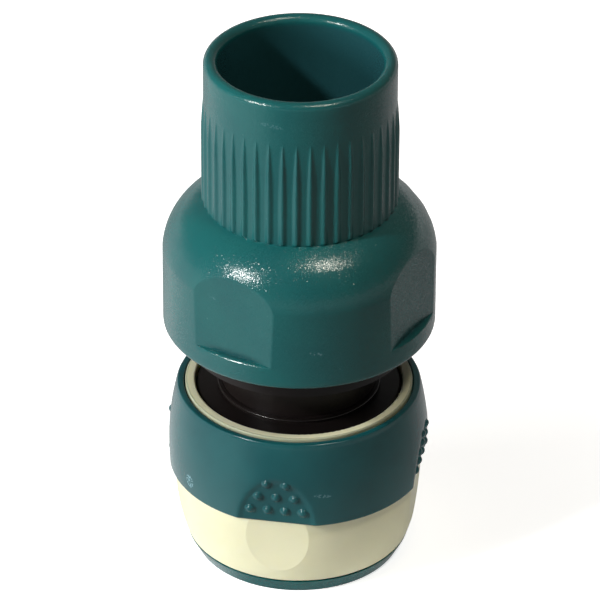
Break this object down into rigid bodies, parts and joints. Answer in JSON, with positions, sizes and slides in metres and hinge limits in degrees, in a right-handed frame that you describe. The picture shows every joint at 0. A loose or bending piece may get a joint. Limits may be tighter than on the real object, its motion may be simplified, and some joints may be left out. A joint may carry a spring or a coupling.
{
  "type": "garden hose quick connector",
  "caption": "Round hose-end quick connector: flatted, ribbed clamping nut over a barbed spigot and a spring-loaded two-colour release sleeve with dotted thumb scoops round a nipple socket.",
  "frame": {"origin": "centre of the foot, on the face that the connector stands on", "axes": "+Z along the axis from the nipple socket towards the hose, -Y the side that the picture shows"},
  "size_m": [0.0422, 0.042, 0.0862],
  "materials": {
    "teal_plastic": "moulded with a fine spark-eroded grain, satin gloss",
    "grip_plastic": "softer overmoulded grip, satin",
    "cream_plastic": "smooth moulded, low gloss",
    "black_plastic": "smooth moulded, satin",
    "grey_plastic": "smooth moulded",
    "seal_rubber": "moulded ring",
    "spring_steel": "drawn stainless wire"
  },
  "bodies": {
    "core": {"nose_ring": "teal_plastic", "socket_body": "black_plastic", "hose_tail": "black_plastic", "tail_seal": "seal_rubber", "sleeve_spring": "spring_steel"},
    "sleeve": {"sleeve_shell": "cream_plastic", "sleeve_grip": "grip_plastic"},
    "jaw_1": {"locking_jaw_1": "grey_plastic"},
    "jaw_2": {"locking_jaw_2": "grey_plastic"},
    "jaw_3": {"locking_jaw_3": "grey_plastic"},
    "jaw_4": {"locking_jaw_4": "grey_plastic"},
    "collet": {"grip_collet": "grey_plastic"},
    "nut": {"clamping_nut": "teal_plastic"}
  },
  "joints": [
    {"name": "sleeve_slide", "type": "slide", "parent": "core", "child": "sleeve", "axis": [0, 0, 1], "range_m": [0, 0.004], "stiffness_N_per_m": 480, "springref_m": -0.012, "deforming": ["sleeve_spring"]},
    {"name": "collet_travel", "type": "slide", "parent": "core", "child": "collet", "axis": [0, 0, 1], "range_m": [-0.005, 0.003]},
    {"name": "nut_turn", "type": "hinge", "parent": "collet", "child": "nut", "pos_m": [0, 0, 0.0477], "axis": [0, 0, 1], "range_deg": [-515, 309]},
    {"name": "jaw_1_slide", "type": "slide", "parent": "core", "child": "jaw_1", "axis": [1, 0, 0], "range_m": [0, 0.0012]},
    {"name": "jaw_2_slide", "type": "slide", "parent": "core", "child": "jaw_2", "axis": [0, 1, 0], "range_m": [0, 0.0012]},
    {"name": "jaw_3_slide", "type": "slide", "parent": "core", "child": "jaw_3", "axis": [-1, 0, 0], "range_m": [0, 0.0012]},
    {"name": "jaw_4_slide", "type": "slide", "parent": "core", "child": "jaw_4", "axis": [0, -1, 0], "range_m": [0, 0.0012]}
  ],
  "couplings": [
    {"joint": "jaw_1_slide", "follows": "sleeve_slide", "ratio": 0.3},
    {"joint": "jaw_2_slide", "follows": "sleeve_slide", "ratio": 0.3},
    {"joint": "jaw_3_slide", "follows": "sleeve_slide", "ratio": 0.3},
    {"joint": "jaw_4_slide", "follows": "sleeve_slide", "ratio": 0.3},
    {"joint": "nut_turn", "follows": "collet_travel", "rad_per_m": 1795.2}
  ]
}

**WHAT THE TASK ASKS:**
Your task is to reproduce the whole listing exactly.

**RESULT OF THIS TASK:**
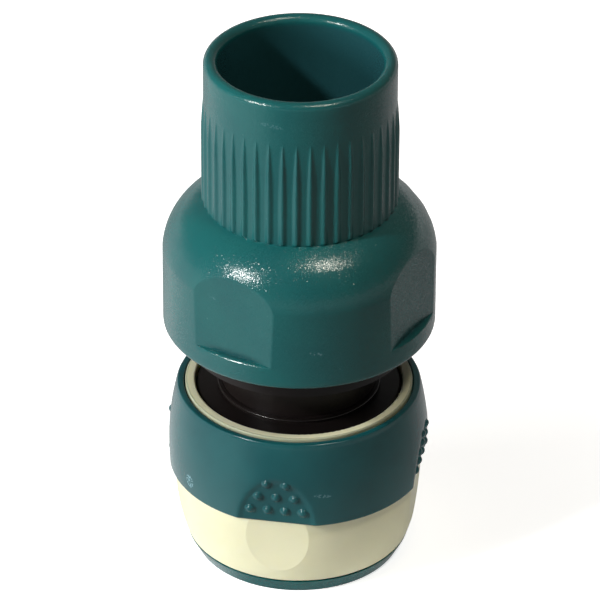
Break this object down into rigid bodies, parts and joints. Answer in JSON, with positions, sizes and slides in metres and hinge limits in degrees, in a right-handed frame that you describe. The picture shows every joint at 0. A loose or bending piece may get a joint. Limits may be tighter than on the real object, its motion may be simplified, and some joints may be left out. A joint may carry a spring or a coupling.
{
  "type": "garden hose quick connector",
  "caption": "Round hose-end quick connector: flatted, ribbed clamping nut over a barbed spigot and a spring-loaded two-colour release sleeve with dotted thumb scoops round a nipple socket.",
  "frame": {"origin": "centre of the foot, on the face that the connector stands on", "axes": "+Z along the axis from the nipple socket towards the hose, -Y the side that the picture shows"},
  "size_m": [0.0422, 0.042, 0.0862],
  "materials": {
    "teal_plastic": "moulded with a fine spark-eroded grain, satin gloss",
    "grip_plastic": "softer overmoulded grip, satin",
    "cream_plastic": "smooth moulded, low gloss",
    "black_plastic": "smooth moulded, satin",
    "grey_plastic": "smooth moulded",
    "seal_rubber": "moulded ring",
    "spring_steel": "drawn stainless wire"
  },
  "bodies": {
    "core": {"nose_ring": "teal_plastic", "socket_body": "black_plastic", "hose_tail": "black_plastic", "tail_seal": "seal_rubber", "sleeve_spring": "spring_steel"},
    "sleeve": {"sleeve_shell": "cream_plastic", "sleeve_grip": "grip_plastic"},
    "jaw_1": {"locking_jaw_1": "grey_plastic"},
    "jaw_2": {"locking_jaw_2": "grey_plastic"},
    "jaw_3": {"locking_jaw_3": "grey_plastic"},
    "jaw_4": {"locking_jaw_4": "grey_plastic"},
    "collet": {"grip_collet": "grey_plastic"},
    "nut": {"clamping_nut": "teal_plastic"}
  },
  "joints": [
    {"name": "sleeve_slide", "type": "slide", "parent": "core", "child": "sleeve", "axis": [0, 0, 1], "range_m": [0, 0.004], "stiffness_N_per_m": 480, "springref_m": -0.012, "deforming": ["sleeve_spring"]},
    {"name": "collet_travel", "type": "slide", "parent": "core", "child": "collet", "axis": [0, 0, 1], "range_m": [-0.005, 0.003]},
    {"name": "nut_turn", "type": "hinge", "parent": "collet", "child": "nut", "pos_m": [0, 0, 0.0477], "axis": [0, 0, 1], "range_deg": [-515, 309]},
    {"name": "jaw_1_slide", "type": "slide", "parent": "core", "child": "jaw_1", "axis": [1, 0, 0], "range_m": [0, 0.0012]},
    {"name": "jaw_2_slide", "type": "slide", "parent": "core", "child": "jaw_2", "axis": [0, 1, 0], "range_m": [0, 0.0012]},
    {"name": "jaw_3_slide", "type": "slide", "parent": "core", "child": "jaw_3", "axis": [-1, 0, 0], "range_m": [0, 0.0012]},
    {"name": "jaw_4_slide", "type": "slide", "parent": "core", "child": "jaw_4", "axis": [0, -1, 0], "range_m": [0, 0.0012]}
  ],
  "couplings": [
    {"joint": "jaw_1_slide", "follows": "sleeve_slide", "ratio": 0.3},
    {"joint": "jaw_2_slide", "follows": "sleeve_slide", "ratio": 0.3},
    {"joint": "jaw_3_slide", "follows": "sleeve_slide", "ratio": 0.3},
    {"joint": "jaw_4_slide", "follows": "sleeve_slide", "ratio": 0.3},
    {"joint": "nut_turn", "follows": "collet_travel", "rad_per_m": 1795.2}
  ]
}